Federal Trade Commission Joins 34 States in Crackdown on Fund-Raising Fraud

May 29, 2003 | Read Time: 3 minutes

The Federal Trade Commission and charity regulators in 34 states have begun a campaign to crack down on fraudulent fund raising.

“Operation Phoney Philanthropy” is aimed at people who gull donors into contributing to charities supposedly set up to benefit police or firefighters and their families, veterans, terminally ill children, or other sympathetic causes, but who wind up keeping most of the money they raise.

“These scam artists undermine the public’s confidence in legitimate charitable fund raising and injure legitimate nonprofit organizations that are competing for charity dollars,” said Howard Beales, who directs the FTC’s Bureau of Consumer Protection.

The announcement came in the wake of this month’s unanimous U.S. Supreme Court decision that cleared the way for the State of Illinois to prosecute a telemarketer for fraud (The Chronicle, May 15). But an FTC spokeswoman said the campaign had been in the works for some time before the court’s decision was announced.

The federal agency has filed five legal actions against organizations and individuals who allegedly deceived donors by their fund-raising schemes. They include Community Affairs, a Florida fund-raising company with at least 75 nonprofit clients nationwide, including the Virginia Firefighters Foundation and the Texas Fraternal Order of Police; and West Coast Advertising & Marketing, a California fund-raising company whose clients include the Junior Police Academy and the American Veterans Network.


The FTC also has published information intended to help people and businesses avoid being duped by deceptive appeals.

The advice includes being especially wary of emotional appeals involving patriotism or current events and asking telemarketers the name of the charity and what percentage of the donation will go toward charitable activity.

More information about the FTC’s campaign is available at a new Web site, http://www.ftc.gov/charityfraud.

New State Laws

Other attempts to crack down on fraud are being made at the state level. The Vermont Legislature has passed, and the New Jersey Legislature is considering, separate measures to tighten regulation of charity fund raising.

The Vermont legislation bars professional fund raisers from restricting charities’ use of donor lists generated during a fund-raising campaign. It also requires charities that apply for grants or contracts from the state to disclose the percentage of gross receipts they get from any fund-raising campaign conducted on their behalf during the previous two years, as well as the minimum percentage of fund-raising receipts for which they have contracted in any current or known future campaign. And it requires paid fund raisers soliciting contributions by phone and following up by mail to make all relevant disclosures — that they are being paid, for example, and how prospective donors can get information on fund-raising costs from the state — both orally and in writing, rather than solely in the letter.

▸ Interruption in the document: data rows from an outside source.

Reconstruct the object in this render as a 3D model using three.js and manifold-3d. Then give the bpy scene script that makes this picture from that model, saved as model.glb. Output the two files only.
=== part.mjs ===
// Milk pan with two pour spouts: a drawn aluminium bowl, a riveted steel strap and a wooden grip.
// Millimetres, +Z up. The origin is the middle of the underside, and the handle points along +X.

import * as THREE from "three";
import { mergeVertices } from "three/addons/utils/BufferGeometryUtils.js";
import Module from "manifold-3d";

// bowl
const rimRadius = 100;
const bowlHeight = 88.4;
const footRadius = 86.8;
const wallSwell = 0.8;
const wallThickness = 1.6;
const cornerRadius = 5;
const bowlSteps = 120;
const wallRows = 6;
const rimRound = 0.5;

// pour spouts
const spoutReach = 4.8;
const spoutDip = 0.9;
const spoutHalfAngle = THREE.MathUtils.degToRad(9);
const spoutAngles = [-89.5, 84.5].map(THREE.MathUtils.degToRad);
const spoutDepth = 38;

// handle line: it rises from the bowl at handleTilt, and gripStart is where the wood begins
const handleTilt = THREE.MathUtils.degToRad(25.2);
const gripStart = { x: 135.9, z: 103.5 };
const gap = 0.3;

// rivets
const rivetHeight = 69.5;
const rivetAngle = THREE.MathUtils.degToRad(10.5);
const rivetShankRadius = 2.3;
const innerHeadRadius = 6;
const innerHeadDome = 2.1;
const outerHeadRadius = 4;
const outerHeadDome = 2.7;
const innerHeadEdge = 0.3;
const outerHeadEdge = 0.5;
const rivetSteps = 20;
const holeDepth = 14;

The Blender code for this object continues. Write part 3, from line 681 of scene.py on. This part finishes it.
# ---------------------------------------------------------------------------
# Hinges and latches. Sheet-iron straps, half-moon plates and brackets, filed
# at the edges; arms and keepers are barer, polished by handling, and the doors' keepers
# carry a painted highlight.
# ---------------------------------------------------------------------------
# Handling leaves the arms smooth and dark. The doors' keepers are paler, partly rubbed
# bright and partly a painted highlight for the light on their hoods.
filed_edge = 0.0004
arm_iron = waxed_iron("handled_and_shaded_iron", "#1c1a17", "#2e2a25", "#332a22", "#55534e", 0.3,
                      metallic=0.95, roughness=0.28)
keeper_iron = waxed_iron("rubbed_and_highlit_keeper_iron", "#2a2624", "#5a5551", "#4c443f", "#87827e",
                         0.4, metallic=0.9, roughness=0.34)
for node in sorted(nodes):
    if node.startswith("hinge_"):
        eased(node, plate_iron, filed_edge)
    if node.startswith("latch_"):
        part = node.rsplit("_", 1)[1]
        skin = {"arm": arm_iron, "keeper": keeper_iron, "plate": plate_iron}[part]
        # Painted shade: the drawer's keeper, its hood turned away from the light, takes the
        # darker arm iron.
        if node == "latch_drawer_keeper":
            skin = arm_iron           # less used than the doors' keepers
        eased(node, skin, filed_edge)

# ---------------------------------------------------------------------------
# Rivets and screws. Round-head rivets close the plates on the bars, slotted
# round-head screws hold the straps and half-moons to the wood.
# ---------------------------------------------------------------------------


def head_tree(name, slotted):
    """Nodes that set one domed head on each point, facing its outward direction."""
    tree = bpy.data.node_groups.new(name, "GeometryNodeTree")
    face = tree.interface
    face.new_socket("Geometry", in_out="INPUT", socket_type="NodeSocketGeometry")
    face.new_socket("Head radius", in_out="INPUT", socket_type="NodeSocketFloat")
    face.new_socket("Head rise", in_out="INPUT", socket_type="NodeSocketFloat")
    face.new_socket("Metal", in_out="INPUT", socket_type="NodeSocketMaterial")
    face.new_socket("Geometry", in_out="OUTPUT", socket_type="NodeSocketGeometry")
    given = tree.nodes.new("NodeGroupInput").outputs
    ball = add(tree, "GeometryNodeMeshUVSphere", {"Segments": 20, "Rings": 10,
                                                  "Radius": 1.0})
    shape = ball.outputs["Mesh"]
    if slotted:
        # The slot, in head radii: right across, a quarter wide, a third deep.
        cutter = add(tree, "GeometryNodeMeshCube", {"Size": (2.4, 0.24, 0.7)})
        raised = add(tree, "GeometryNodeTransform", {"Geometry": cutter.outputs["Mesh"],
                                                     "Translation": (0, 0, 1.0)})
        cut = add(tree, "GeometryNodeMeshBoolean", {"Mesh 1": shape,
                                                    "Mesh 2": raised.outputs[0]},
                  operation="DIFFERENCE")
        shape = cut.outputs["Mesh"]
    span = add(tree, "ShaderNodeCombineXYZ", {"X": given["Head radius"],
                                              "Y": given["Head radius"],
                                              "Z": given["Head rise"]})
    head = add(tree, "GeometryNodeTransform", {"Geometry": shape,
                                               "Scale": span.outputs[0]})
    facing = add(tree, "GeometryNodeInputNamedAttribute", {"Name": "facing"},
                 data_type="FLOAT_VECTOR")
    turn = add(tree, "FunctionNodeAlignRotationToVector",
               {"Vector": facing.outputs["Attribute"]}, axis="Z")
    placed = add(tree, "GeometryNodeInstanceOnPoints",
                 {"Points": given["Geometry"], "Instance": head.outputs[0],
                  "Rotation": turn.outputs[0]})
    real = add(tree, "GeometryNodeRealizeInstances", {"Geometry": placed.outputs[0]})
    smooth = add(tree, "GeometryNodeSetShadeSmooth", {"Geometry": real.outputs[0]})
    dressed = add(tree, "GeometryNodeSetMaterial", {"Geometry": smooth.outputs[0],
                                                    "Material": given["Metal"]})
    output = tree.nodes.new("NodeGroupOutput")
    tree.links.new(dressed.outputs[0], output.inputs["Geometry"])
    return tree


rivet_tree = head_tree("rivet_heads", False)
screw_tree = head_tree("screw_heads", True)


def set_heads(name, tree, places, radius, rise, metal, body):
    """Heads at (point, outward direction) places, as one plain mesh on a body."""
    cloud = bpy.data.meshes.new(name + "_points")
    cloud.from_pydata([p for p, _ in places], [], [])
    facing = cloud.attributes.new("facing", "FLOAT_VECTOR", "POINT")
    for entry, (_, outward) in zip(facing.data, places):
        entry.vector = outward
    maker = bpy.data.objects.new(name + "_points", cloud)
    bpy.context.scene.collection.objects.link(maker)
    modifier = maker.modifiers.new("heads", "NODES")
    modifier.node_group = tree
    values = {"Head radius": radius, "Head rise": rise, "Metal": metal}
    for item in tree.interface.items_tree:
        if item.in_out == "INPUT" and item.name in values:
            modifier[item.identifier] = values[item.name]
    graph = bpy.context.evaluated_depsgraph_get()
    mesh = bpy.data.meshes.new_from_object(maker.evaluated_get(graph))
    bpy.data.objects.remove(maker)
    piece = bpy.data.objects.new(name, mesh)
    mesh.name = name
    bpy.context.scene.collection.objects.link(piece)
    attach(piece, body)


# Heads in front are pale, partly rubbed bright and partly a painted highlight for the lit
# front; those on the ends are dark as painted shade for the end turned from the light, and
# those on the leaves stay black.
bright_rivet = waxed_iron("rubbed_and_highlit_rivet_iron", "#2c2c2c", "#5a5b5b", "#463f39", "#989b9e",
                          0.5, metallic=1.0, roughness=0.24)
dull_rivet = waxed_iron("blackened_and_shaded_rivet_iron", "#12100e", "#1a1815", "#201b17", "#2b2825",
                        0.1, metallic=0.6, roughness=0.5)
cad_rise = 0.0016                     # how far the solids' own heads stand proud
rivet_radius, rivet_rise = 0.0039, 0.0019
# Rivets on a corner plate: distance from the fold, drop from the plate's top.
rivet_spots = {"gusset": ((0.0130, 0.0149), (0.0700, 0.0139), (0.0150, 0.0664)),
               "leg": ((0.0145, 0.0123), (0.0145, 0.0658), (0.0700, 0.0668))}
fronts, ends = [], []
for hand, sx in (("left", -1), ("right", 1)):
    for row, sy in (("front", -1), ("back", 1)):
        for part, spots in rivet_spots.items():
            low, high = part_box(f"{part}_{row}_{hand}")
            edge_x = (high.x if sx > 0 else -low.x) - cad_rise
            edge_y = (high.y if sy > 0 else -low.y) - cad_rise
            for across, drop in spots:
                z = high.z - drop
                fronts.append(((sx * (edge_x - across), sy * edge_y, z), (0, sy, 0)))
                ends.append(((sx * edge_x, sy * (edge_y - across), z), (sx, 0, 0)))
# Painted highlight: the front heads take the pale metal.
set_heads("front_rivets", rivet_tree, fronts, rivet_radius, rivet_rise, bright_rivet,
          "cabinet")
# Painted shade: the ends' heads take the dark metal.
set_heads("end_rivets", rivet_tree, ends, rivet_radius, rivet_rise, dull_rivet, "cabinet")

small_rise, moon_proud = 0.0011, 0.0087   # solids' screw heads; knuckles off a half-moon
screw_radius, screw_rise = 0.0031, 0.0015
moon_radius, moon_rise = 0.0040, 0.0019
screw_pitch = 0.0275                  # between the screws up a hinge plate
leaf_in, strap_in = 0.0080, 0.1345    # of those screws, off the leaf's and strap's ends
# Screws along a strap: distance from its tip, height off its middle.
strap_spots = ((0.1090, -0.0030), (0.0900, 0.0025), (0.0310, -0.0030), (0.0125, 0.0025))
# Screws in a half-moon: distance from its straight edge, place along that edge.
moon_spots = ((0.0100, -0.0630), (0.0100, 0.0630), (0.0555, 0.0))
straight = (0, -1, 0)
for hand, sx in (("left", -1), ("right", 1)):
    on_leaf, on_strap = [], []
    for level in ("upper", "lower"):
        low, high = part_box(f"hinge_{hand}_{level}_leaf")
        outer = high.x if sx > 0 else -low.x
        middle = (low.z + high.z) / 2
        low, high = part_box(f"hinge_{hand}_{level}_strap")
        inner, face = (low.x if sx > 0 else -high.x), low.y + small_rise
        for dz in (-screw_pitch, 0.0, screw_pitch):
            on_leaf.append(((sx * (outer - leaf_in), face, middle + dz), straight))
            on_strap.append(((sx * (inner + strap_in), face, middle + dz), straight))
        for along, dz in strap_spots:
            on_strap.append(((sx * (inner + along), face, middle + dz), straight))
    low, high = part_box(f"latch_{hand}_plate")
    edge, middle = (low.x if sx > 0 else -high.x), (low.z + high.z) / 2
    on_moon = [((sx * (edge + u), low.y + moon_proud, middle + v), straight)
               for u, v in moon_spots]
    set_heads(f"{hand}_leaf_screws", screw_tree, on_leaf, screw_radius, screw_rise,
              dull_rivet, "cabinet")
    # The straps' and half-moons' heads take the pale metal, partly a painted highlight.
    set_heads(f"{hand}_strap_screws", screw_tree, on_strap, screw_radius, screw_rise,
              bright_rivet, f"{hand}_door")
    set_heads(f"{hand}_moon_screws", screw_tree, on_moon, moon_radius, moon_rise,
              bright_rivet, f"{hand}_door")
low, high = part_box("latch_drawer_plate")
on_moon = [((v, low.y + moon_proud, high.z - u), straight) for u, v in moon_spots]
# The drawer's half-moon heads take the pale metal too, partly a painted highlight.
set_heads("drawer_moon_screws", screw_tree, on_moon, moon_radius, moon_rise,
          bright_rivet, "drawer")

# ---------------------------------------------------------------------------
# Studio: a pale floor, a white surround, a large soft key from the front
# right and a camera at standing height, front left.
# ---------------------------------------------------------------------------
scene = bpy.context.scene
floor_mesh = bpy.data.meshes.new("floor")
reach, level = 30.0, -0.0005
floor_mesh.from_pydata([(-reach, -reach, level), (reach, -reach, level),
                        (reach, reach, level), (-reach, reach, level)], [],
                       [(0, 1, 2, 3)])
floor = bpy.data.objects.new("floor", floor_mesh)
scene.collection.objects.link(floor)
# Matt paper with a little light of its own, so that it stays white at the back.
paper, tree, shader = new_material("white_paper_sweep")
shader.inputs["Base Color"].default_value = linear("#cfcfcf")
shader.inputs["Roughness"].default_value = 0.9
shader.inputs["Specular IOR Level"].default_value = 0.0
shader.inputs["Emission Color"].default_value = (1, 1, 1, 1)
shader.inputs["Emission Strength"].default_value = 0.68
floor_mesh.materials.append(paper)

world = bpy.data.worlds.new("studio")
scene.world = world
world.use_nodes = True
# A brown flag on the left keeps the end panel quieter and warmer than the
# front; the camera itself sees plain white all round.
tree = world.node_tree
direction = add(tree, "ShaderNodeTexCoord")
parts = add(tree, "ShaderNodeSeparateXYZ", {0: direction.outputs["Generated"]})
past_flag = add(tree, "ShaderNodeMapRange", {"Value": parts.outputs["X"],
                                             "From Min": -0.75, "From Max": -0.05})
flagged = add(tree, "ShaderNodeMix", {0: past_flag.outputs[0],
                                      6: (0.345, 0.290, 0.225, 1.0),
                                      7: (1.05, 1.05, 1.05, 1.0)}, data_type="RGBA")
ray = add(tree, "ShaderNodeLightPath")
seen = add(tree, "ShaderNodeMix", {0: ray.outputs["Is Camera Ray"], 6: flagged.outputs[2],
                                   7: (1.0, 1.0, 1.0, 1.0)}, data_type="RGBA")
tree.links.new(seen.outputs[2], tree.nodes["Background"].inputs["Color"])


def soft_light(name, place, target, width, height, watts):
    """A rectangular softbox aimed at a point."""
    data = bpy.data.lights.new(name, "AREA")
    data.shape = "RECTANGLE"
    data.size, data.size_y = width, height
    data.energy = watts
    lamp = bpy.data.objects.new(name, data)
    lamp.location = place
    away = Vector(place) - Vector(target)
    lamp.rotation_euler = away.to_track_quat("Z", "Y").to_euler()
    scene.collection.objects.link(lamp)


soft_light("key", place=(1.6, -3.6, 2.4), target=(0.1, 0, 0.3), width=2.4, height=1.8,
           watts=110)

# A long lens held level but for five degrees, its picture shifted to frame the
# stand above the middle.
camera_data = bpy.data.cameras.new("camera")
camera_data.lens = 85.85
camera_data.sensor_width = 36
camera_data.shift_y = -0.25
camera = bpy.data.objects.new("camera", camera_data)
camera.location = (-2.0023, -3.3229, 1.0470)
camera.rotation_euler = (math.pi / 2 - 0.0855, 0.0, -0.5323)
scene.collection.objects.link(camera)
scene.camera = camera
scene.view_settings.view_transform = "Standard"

The New Jersey bill would require fund raisers to register with the state and would bar them from misrepresenting who would benefit from a donation, where the charity beneficiary is located, or the nature of its relationship with a government agency or emergency-services workers. It also would provide that proof of criminal convictions or civil judgments in other states could be the basis for legal action against a registered charity or professional fund raiser.